> [Instructions to follow]:
Work out how many lines hold the string "scene". The answer is a single number, nothing more.

> [Source excerpt]:
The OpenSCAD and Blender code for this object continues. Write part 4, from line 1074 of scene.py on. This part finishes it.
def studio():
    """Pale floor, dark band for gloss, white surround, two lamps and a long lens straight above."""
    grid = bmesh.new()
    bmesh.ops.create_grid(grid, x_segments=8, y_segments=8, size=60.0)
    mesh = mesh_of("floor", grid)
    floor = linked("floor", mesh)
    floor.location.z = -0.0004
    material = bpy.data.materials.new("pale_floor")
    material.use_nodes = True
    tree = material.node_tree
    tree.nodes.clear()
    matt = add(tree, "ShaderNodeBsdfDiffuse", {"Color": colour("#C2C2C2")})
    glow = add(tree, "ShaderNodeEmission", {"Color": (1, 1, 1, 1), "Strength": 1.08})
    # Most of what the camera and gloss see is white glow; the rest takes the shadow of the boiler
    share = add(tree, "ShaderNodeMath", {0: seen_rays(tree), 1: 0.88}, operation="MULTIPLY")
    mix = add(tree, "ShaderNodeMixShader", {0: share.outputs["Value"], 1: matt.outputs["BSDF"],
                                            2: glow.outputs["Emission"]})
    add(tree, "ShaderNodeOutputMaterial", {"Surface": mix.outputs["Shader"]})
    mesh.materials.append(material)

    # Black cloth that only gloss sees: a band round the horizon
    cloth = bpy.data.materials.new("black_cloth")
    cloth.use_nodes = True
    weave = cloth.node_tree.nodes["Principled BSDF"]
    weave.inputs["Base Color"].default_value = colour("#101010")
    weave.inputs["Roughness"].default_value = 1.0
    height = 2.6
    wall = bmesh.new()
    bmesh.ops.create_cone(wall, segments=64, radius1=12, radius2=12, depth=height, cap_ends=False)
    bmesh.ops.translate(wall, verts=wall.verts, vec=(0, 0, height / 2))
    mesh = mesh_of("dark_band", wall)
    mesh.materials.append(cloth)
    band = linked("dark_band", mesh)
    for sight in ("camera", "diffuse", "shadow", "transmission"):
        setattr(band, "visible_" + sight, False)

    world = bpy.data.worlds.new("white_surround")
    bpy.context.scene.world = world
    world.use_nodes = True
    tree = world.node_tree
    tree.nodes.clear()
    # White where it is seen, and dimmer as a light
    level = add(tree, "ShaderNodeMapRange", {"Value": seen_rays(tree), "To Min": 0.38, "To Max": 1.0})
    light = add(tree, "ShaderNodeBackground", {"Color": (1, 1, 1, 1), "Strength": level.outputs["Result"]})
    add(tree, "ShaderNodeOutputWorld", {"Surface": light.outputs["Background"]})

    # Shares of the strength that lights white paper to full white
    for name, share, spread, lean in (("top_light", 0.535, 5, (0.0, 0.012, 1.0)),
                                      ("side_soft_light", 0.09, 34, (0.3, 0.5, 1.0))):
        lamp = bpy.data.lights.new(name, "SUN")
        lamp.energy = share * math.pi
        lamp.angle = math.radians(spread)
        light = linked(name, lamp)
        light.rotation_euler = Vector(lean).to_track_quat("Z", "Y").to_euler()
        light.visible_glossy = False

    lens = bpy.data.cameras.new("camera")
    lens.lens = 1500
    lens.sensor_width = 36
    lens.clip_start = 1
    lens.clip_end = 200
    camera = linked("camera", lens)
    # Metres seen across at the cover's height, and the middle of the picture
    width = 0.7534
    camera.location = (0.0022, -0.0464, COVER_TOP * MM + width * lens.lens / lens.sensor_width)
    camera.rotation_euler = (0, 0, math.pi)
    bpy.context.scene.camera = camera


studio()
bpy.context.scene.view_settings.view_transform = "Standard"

> [Expected answer]:
4